Yes we have serious problems in society: rising depression and alcoholism rates point to many people living in stressful situations. The fact that 4.5 million people are not in work, where many would like to be … and many more are living on benefits because that’s easier than working … is depressing in itself.


But there is so much to celebrate too. The huge majority of young people, for instance, are hard working, caring and idealistic – not knife-wielding muggers. Crime figures – despite the perceptions – really are on the wane. And simply focusing on all the bad news and worrying about it is – I think – a recipe for a dissatisfied, demoralized society.


What brings all this to the fore?

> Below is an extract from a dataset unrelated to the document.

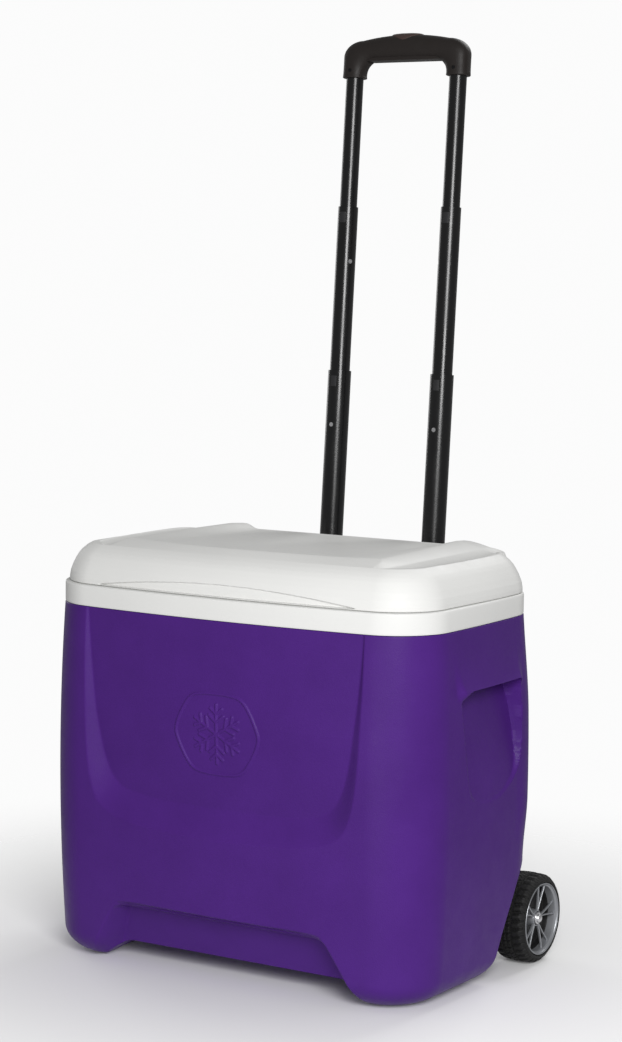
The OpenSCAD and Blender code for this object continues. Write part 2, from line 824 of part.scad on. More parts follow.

One is Terry Waite’s comment column in August's edition of the paper, in praise of young people, and the other is a fascinating piece I read in The Times by one of their best writers, Daniel Finkelstein, in the wake of the spate of stabbings. He writes that: “In the past two weeks we have had discussion of obesity and of knife crime. If everybody thinks that everybody else is getting fat, then more people will put on weight. The campaigns designed to reduce obesity may be spreading it. Similarly the very idea that every young person is carrying a knife increases knife crime.”


In bald terms, we are talking ourselves into social meltdown and making dire predictions that become self-fulfilling prophecies. He then goes on to discuss the idea – being expressed by David Cameron at the moment – “that social change is as likely, or more likely, to come through influencing behaviour as it is through regulation”.


Certainly all the machismo talk about crackdowns and new laws from the politicians and commentators rarely touches the spot. It simply gives those determined to stay on the fringes something else to rebel against.


It seems to me that making new laws is often a knee jerk reaction to long-term trends. I’m not sure how much they achieve apart from giving politicians something positive to say. But then, the media, and the public, all too often expect action - where some considered thought and intelligent debate would achieve much, much more.